Exercise aim: A precise retyping is required of every line from the one containing "const group = new THREE.Group();" down to the one containing "from bpy.types import", both included, and of no other line.

Material:
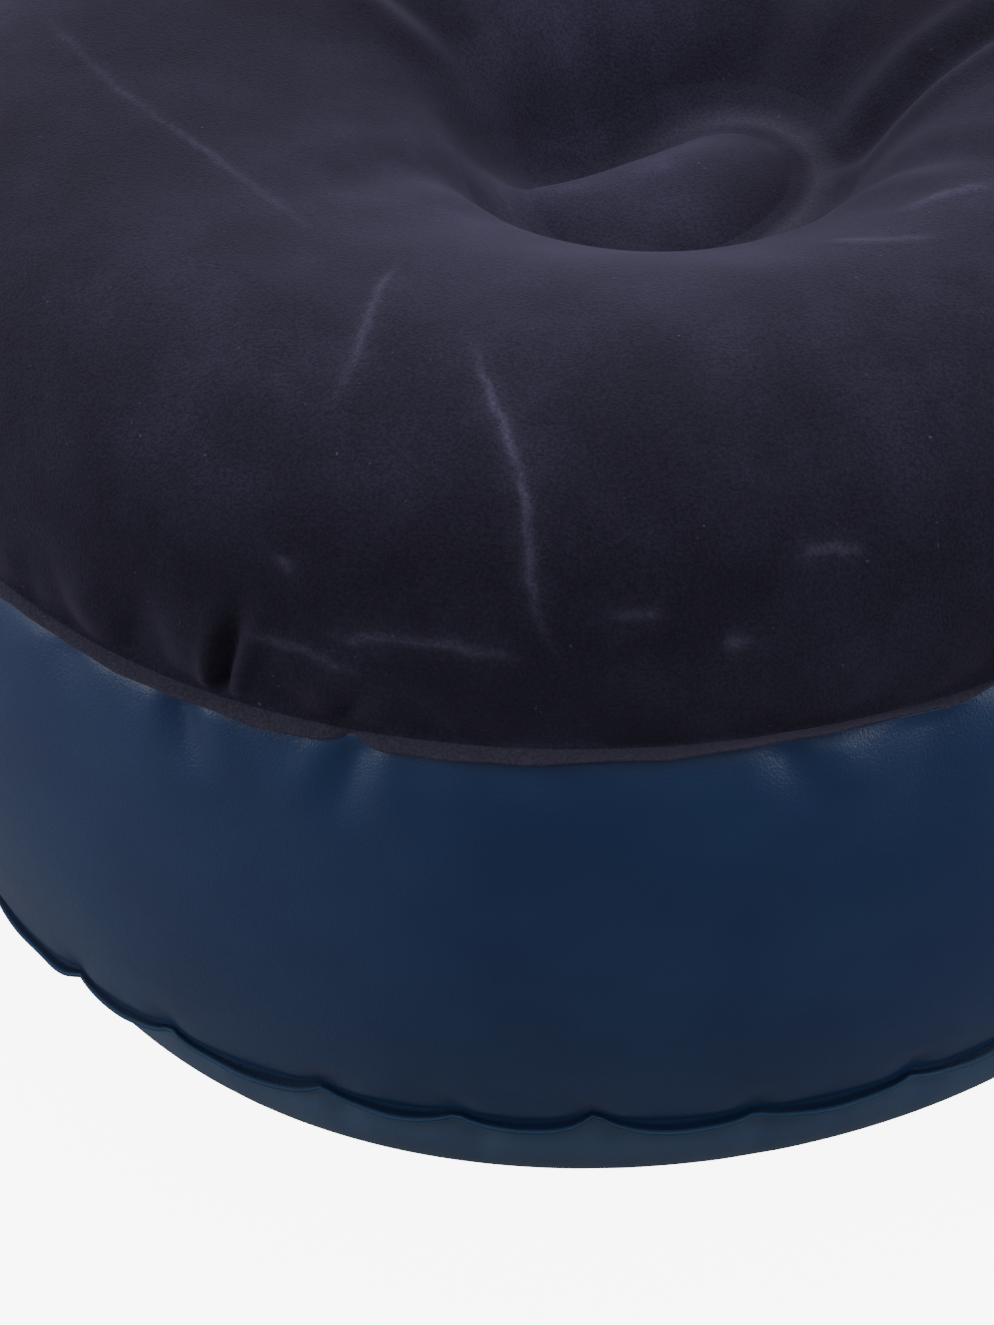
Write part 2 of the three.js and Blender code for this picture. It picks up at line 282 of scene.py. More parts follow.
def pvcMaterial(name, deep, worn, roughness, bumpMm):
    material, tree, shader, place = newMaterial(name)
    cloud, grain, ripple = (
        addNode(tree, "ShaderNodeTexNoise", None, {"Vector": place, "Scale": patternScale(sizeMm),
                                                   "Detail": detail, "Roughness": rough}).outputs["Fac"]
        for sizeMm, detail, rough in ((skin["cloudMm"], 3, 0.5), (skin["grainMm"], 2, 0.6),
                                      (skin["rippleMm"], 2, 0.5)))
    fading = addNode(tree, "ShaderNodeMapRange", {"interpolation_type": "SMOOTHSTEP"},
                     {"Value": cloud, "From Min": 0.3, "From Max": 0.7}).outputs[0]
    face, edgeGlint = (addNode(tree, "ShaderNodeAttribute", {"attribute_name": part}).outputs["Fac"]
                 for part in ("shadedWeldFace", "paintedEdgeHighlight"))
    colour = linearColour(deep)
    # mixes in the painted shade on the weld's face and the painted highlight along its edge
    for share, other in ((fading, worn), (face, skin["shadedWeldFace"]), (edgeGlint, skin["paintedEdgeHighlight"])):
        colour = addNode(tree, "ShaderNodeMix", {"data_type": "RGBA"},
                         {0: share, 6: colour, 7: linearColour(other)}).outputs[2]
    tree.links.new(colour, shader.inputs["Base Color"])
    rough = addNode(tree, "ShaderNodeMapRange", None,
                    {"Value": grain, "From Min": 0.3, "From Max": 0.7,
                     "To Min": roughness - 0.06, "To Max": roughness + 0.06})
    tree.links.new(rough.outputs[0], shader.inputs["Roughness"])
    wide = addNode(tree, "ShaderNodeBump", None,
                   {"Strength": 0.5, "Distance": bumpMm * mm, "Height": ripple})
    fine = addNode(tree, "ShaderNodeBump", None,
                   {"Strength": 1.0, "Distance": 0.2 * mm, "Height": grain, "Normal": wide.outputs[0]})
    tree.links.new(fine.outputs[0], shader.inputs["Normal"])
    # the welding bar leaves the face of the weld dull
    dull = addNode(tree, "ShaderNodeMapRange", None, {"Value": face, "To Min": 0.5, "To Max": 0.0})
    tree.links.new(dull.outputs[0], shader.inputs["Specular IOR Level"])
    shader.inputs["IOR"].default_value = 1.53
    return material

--

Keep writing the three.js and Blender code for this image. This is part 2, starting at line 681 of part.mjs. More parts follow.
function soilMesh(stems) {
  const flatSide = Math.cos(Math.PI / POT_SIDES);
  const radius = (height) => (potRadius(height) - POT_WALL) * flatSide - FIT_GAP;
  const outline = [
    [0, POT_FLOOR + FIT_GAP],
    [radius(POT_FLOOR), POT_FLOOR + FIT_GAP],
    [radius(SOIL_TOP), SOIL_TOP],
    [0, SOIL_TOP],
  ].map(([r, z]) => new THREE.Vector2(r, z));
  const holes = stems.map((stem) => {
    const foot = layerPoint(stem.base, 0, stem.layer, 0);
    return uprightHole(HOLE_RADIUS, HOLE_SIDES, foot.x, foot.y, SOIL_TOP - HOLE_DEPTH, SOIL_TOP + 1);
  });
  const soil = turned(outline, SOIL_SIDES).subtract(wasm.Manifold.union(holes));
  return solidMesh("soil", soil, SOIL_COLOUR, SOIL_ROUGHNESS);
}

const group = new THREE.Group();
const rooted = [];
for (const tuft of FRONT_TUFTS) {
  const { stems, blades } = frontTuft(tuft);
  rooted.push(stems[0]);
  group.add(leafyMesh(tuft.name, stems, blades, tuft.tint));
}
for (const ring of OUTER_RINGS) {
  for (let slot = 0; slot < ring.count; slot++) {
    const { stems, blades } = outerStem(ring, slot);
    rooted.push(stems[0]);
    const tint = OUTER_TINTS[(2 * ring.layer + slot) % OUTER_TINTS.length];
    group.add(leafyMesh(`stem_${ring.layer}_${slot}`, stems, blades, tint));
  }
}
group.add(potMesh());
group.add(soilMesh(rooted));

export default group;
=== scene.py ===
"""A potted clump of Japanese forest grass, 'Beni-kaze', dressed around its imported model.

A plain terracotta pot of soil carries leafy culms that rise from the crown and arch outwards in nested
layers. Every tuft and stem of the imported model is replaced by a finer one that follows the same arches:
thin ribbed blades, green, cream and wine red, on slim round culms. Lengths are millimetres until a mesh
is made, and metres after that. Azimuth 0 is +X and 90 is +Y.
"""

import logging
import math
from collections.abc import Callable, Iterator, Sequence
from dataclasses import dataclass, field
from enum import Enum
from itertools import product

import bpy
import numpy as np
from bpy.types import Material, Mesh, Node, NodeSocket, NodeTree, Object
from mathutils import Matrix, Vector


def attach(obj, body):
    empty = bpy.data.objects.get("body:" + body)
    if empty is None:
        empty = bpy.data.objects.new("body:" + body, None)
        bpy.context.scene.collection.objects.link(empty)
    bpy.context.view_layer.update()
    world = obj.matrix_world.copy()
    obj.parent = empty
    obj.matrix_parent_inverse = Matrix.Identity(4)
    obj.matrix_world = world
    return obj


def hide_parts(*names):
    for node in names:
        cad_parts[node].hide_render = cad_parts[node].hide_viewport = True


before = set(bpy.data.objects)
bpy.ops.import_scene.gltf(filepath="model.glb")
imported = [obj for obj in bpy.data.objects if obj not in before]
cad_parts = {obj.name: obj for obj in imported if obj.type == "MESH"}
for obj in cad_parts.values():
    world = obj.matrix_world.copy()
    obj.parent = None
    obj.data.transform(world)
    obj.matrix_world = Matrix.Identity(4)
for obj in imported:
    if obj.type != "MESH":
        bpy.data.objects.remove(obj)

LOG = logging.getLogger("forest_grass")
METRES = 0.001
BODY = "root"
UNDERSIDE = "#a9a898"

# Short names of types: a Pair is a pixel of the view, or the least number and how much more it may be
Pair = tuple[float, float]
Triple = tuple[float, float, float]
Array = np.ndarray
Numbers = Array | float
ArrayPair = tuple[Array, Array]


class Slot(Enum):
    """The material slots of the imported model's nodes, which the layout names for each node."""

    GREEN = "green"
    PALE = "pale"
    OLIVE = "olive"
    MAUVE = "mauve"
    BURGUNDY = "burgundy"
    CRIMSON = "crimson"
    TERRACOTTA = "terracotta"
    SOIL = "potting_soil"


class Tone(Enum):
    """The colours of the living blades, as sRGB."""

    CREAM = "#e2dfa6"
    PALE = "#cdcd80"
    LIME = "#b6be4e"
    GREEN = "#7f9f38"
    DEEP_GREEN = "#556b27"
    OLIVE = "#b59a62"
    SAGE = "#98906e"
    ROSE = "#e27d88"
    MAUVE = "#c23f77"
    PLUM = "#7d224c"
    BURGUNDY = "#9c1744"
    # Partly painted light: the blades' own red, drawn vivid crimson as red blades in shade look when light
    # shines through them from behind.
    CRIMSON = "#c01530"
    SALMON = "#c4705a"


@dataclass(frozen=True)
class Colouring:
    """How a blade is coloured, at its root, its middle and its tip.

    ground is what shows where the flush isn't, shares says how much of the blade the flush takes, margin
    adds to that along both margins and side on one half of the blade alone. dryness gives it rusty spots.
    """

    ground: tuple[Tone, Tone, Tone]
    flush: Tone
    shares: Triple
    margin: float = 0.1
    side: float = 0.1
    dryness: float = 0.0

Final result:
const group = new THREE.Group();
const rooted = [];
for (const tuft of FRONT_TUFTS) {
  const { stems, blades } = frontTuft(tuft);
  rooted.push(stems[0]);
  group.add(leafyMesh(tuft.name, stems, blades, tuft.tint));
}
for (const ring of OUTER_RINGS) {
  for (let slot = 0; slot < ring.count; slot++) {
    const { stems, blades } = outerStem(ring, slot);
    rooted.push(stems[0]);
    const tint = OUTER_TINTS[(2 * ring.layer + slot) % OUTER_TINTS.length];
    group.add(leafyMesh(`stem_${ring.layer}_${slot}`, stems, blades, tint));
  }
}
group.add(potMesh());
group.add(soilMesh(rooted));

export default group;
=== scene.py ===
"""A potted clump of Japanese forest grass, 'Beni-kaze', dressed around its imported model.

A plain terracotta pot of soil carries leafy culms that rise from the crown and arch outwards in nested
layers. Every tuft and stem of the imported model is replaced by a finer one that follows the same arches:
thin ribbed blades, green, cream and wine red, on slim round culms. Lengths are millimetres until a mesh
is made, and metres after that. Azimuth 0 is +X and 90 is +Y.
"""

import logging
import math
from collections.abc import Callable, Iterator, Sequence
from dataclasses import dataclass, field
from enum import Enum
from itertools import product

import bpy
import numpy as np
from bpy.types import Material, Mesh, Node, NodeSocket, NodeTree, Object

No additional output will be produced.